I am wrong. A lot. I am ready to admit it.
Case in point, this past week, my husband and son decided to take some time and enjoy our summer. On Tuesday, we decided to go to the Milwaukee Zoo. Because I am a bit of a crazy perfectionist (who may or may not be a tad obsessive), it’s possible that I may have slightly over prepared for this relaxing activity. I printed coupons, maps, and details instructions on how to get to the zoo. I had prepared an itinerary that included train rides, the antique carousel, seeing all the animals, attending the seal show, and of course an amazing picnic lunch. I packed water bottles, sun block, mosquito repellent, and extra socks. We were going to have a fantastic day.

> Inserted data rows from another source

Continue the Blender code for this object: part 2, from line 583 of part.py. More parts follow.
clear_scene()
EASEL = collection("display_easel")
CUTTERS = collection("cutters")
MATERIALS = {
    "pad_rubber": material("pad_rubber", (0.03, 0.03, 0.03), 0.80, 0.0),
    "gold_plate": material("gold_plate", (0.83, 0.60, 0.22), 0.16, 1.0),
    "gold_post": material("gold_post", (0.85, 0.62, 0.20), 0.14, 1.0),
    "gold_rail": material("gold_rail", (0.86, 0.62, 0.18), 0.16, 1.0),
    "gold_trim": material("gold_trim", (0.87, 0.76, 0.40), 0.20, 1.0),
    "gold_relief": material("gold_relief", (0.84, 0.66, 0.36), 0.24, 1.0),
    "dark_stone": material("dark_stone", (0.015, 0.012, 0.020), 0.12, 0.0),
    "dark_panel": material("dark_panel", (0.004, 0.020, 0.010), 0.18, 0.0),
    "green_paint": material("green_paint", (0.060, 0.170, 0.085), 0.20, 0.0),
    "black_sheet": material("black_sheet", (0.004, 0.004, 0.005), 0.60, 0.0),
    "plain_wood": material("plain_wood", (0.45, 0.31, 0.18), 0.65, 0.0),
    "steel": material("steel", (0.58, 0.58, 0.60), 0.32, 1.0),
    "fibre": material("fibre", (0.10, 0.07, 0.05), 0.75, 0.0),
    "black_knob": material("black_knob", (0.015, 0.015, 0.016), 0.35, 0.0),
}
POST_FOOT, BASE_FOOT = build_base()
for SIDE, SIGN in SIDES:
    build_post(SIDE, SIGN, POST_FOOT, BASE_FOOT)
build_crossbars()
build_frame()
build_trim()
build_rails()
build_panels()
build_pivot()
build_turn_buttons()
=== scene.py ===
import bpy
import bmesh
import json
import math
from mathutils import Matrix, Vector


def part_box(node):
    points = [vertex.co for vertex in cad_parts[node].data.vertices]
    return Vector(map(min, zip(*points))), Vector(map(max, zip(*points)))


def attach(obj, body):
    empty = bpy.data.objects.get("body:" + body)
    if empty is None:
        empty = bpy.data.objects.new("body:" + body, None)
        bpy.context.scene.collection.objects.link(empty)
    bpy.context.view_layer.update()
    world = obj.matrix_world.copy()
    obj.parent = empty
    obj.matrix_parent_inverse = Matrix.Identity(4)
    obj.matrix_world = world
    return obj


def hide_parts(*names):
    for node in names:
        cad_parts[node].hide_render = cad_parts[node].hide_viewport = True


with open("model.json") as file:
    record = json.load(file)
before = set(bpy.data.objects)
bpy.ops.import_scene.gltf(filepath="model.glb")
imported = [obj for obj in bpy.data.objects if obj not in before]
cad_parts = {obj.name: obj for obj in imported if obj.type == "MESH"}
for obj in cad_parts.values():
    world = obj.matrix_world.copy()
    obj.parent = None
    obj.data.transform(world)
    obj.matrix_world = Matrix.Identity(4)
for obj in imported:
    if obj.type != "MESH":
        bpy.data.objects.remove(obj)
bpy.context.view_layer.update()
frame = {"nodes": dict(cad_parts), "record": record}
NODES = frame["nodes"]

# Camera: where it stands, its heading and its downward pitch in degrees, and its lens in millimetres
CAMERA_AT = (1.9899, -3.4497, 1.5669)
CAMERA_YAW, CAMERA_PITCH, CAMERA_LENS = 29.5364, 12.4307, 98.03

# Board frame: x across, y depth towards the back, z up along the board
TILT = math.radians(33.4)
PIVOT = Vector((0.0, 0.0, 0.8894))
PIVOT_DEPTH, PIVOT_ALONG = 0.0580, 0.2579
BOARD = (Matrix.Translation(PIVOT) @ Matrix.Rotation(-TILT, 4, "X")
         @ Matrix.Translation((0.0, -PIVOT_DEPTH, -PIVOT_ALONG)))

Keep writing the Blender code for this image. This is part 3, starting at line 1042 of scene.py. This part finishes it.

Forty-five minutes into the trip, I realized that I forgot the backpack containing all of those amenities, including directions on the kitchen table. I was (extremely) mad at myself, but I knew that I remembered the directions exactly. Being the somewhat controlling driver, I navigated the way I was SURE was the right way, even as my husband pointed to the sign that said “Milwaukee County Zoo” as it was flying by. He may have politely suggested that I missed the exit. I may have ignored him.
I knew I remembered the number of the exit and it was not that one. I was right. He was wrong. I was sure of it. (Insert exasperated sigh here.)
Except that I was wrong. We were dreadfully lost and almost not in Wisconsin anymore. I felt a blush-worthy shame, I felt embarrassed at my insistence that I was correct, and I felt angry at myself for being forgetful of the map and food.
I thought back to this amazing TED talk by Kathryn Schulz.
Kathryn talks in this video, and in her book “Being Wrong: Adventures in the Margin of Error“, about the fact that most people spend a great deal of their lives trying extremely hard not to be wrong.
There are many great lessons in her talk, but the one that I am noticing more and more at work, and in my personal life, is that I have spent a great deal of time and an even greater amount of energy running my life in a manner to avoid being wrong. The cold, hard truth is that I fear being wrong. I fear that being wrong means that I’m not smart enough, educated enough, or that inherently there is something wrong with me.
This fear has actually gotten me pretty far in my life, but at the expense of a great deal of creativity, possibilities and alternate paths. I have found that having a great deal of self-awareness about this is helpful because it opens up the world to a great number of possibilities. I am becoming a better listener, and much better at considering other people’s opinions and views. I am enjoying the freedom that comes with admitting my fallibility. I know that my son is going to not feel the insane intensity I felt about being “perfect”. I am going to encourage him to make a lot of mistakes, try new things, and ultimately fail. I am going to teach him to be wrong. And I truly believe this will lead him to some amazing accomplishments.